In the case of schools, classification of some positions is academic (pun intended), while others present a closer call. For example, principals are clearly exempt under the FLSA’s exemption for administrative employees. Teachers are exempt under the professional employees exemption. As with all of the “white collar” exemptions under the FLSA, the administrative and professional exemptions require payment of wages on a salary basis (at least $455 per week), such that the employee receives the same salary whether working more than 40 hours in a week or less than 40 hours. On the other hand, an hourly maintenance employee is clearly not exempt under the FLSA and is entitled to overtime payment for hours worked over 40 in a week. That employee does not perform an executive, administrative or professional function and is not paid on a salary basis.
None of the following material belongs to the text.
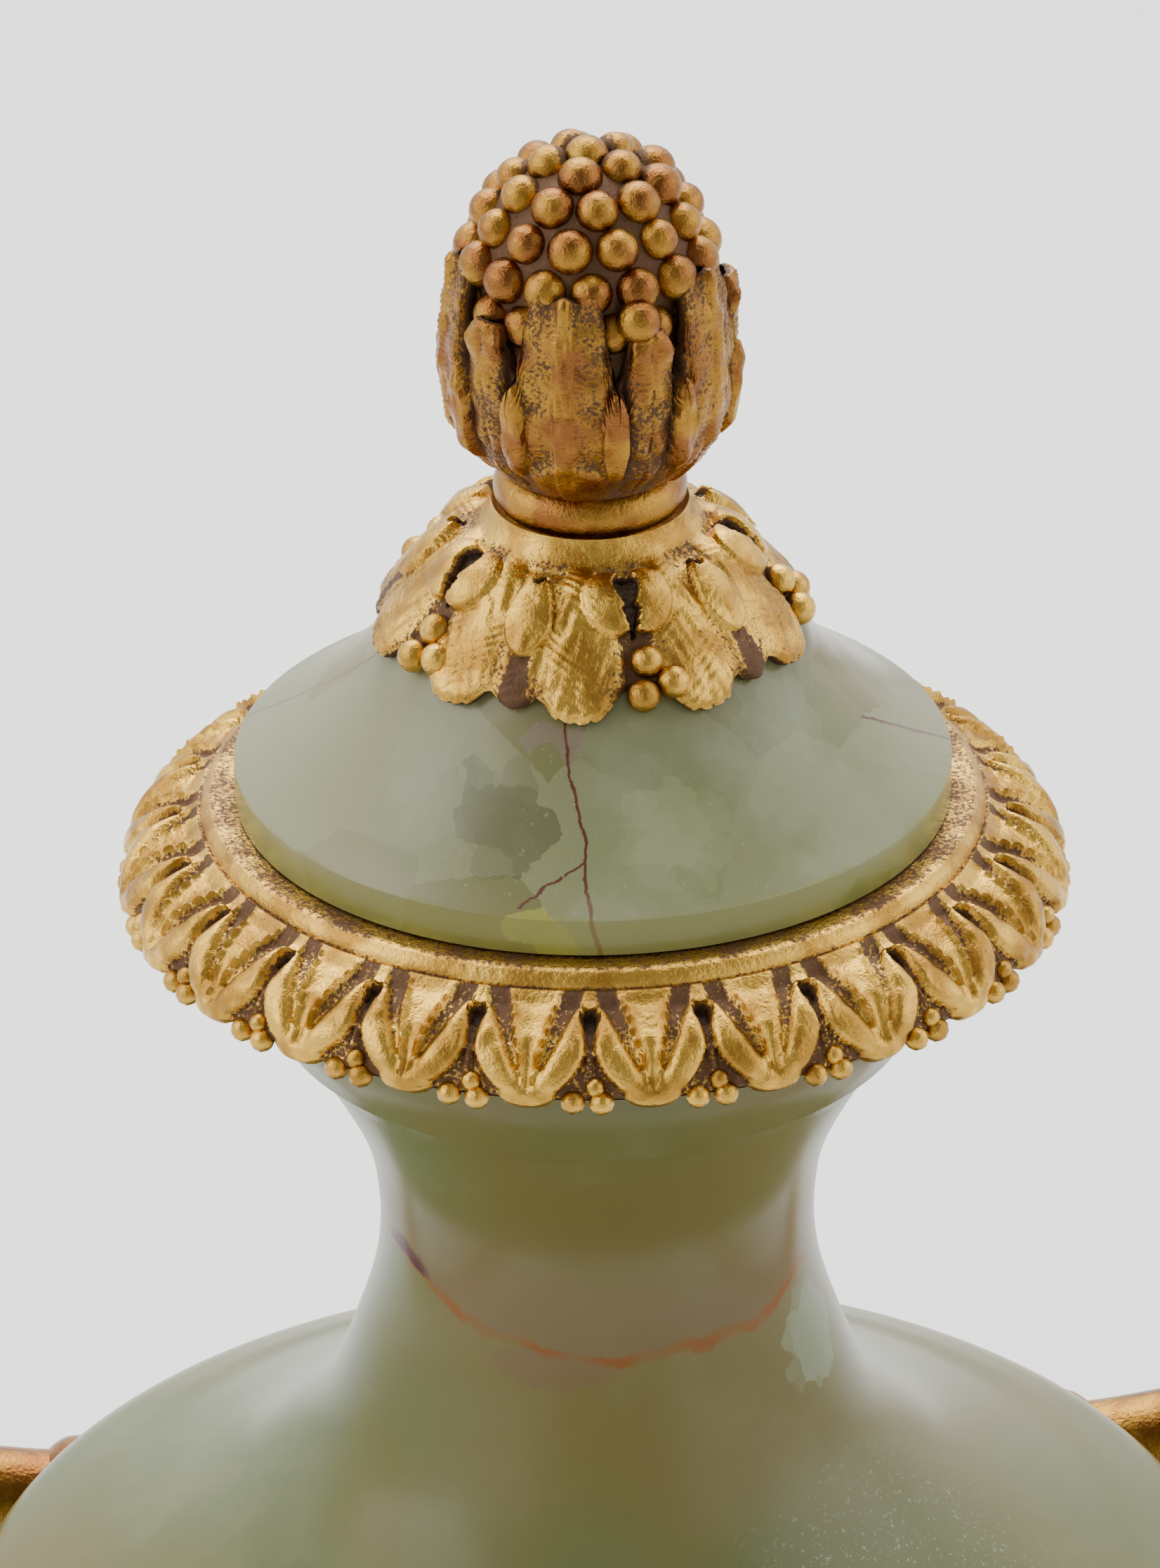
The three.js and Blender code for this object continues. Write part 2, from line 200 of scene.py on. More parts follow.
def spun(row_count, columns, place, closed=True):
    """Spins a line of row_count points into a blank, then sets each point with place(row, angle).

    place gives radius, height and recess. The recess holds how deep a point lies in a hollow, together with
    painted shade laid under and between the parts; it goes to the mesh, where the material turns it into patina,
    dust and near-black painted shade."""
    bm = bmesh.new()
    row_layer = bm.verts.layers.float.new("row")
    line = [bm.verts.new((1, 0, row)) for row in range(row_count)]
    for row, vert in enumerate(line):
        vert[row_layer] = row
    edges = [bm.edges.new(pair) for pair in zip(line, line[1:])]
    if closed:
        edges.append(bm.edges.new((line[-1], line[0])))
    bmesh.ops.spin(
        bm, geom=line + edges, cent=(0, 0, 0), axis=(0, 0, 1), angle=2 * pi, steps=columns, use_merge=True
    )
    rows = np.array([vert[row_layer] for vert in bm.verts])
    angles = np.array([np.arctan2(vert.co.y, vert.co.x) for vert in bm.verts])
    radius, height, recess_and_shade = place(np.rint(rows).astype(int), angles)
    x, y = radius * np.cos(angles), radius * np.sin(angles)
    recess_and_shade_layer = bm.verts.layers.float.new("recess_and_shade")
    for vert, *co, depth in zip(bm.verts, x.tolist(), y.tolist(), height.tolist(), recess_and_shade.tolist()):
        vert.co = co
        vert[recess_and_shade_layer] = depth
    bm.verts.layers.float.remove(row_layer)
    bmesh.ops.remove_doubles(bm, verts=bm.verts, dist=0.002)
    bmesh.ops.recalc_face_normals(bm, faces=bm.faces)
    return bm


STONE_COLUMNS = 160
MOUNT_COLUMNS = 128


def turned(rows, columns, closed=False):
    """A plain turned piece from rows of [radius, height]."""
    rows = np.array(rows, float)

    def place(row, angle):
        return rows[row, 0], rows[row, 1], np.zeros(len(row))

    return spun(len(rows), columns, place, closed)


def add_ball(bm, centre, radius, subdivisions=3):
    """Adds a berry to a mesh, deeper in shade the nearer it comes to the axis."""
    layer = bm.verts.layers.float["recess_and_shade"]
    made = bmesh.ops.create_icosphere(
        bm, subdivisions=subdivisions, radius=radius, matrix=Matrix.Translation(centre)
    )
    for vert in made["verts"]:
        inward = (hypot(centre[0], centre[1]) - hypot(vert.co.x, vert.co.y)) / radius
        vert[layer] = max(0, inward)


def polar(radius, angle, height):
    return Vector((radius * cos(angle), radius * sin(angle), height))


def hang_berries(bm, skin, sunk, turn, leaves, berry, places, subdivisions=3):
    """Hangs the same berries on each leaf, each at a place across and along it and a share of full size."""
    for leaf in range(leaves):
        middle = turn + 2 * pi * leaf / leaves
        for across, run, share in places:
            radius, height = skin.at(run, -sunk)
            centre = polar(radius, middle + across / radius, RIM + height)
            add_ball(bm, centre, share * berry / MM, subdivisions)


def finish_piece(name, bm, material, slot, *nodes, sharp=35):
    """Turns a mesh in millimetres into a piece of the urn that stands for these solids."""
    bmesh.ops.scale(bm, vec=(MM, MM, MM), verts=bm.verts)
    mesh = bpy.data.meshes.new(name)
    bm.to_mesh(mesh)
    bm.free()
    mesh.shade_smooth()
    mesh.set_sharp_from_angle(angle=radians(sharp))
    mesh.materials.append(material)
    piece = bpy.data.objects.new(name, mesh)
    bpy.context.scene.collection.objects.link(piece)
    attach(piece, "root")
    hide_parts(*nodes)
    return piece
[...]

The closer call in a school setting involves office and clerical staff. While we often think of these staff members as “administrative employees,” job titles alone do not determine their status under the FLSA. In order to meet the FLSA exemption for administrative employees, these individuals must perform “administrative functions directly related to academic instruction or training.” In other words, their work must be related to academic operations and functions, rather than the school’s business operations. An academic counselor assisting students with classroom issues and administering testing programs performs work directly related to academic operations and may be classified as exempt. A bookkeeper responsible for paying the school’s bills and maintaining the checking account is not performing work related to academic functions and, therefore, is not exempt under the administrative exemption (and likely not exempt under any other FLSA exemption).

Classification issues can also arise in a school in the case of teachers’ assistants. The FLSA regulations make clear that an individual engaged to perform classroom instruction under a teachers’ certificate is exempt under the professional exemption. On the other hand, an employee assigned to assist in the classroom that does not perform instructional duties and is not required to have any formal certification is not exempt from the FLSA.

Whether an employee is exempt or non-exempt is important because it determines whether the employee is entitled to overtime. And because of the remedies provided by the FLSA, this determination is critical, even in settings where employees typically do not work a great deal of overtime hours. The FLSA permits employees to recover unpaid overtime wages for a period going back two years. It doesn’t stop there, however. As an additional incentive to employers to properly classify their employees, the FLSA permits an employee to recover twice the amount of wages owed for the past two years. On top of twice the back wages owed, the employee is entitled to attorneys’ fees incurred in pursuing a claim for back wages. Finally, a single employee’s successful claim for overtime wages typically requires back payment to all other employees performing the same or similar duties.

In order to avoid large back pay liability, it is important to routinely assess whether employees are properly classified as exempt or non-exempt under the FLSA. Too often, employees are improperly classified from the start or their duties evolve to the point where re-classification is necessary. A simple review of your classifications could be the ounce of prevention that holds back the FLSA’s several pounds of cure.

Mike Padgett is an attorney with Bingham McHale LLP in Indianapolis and represents several Indiana charter schools.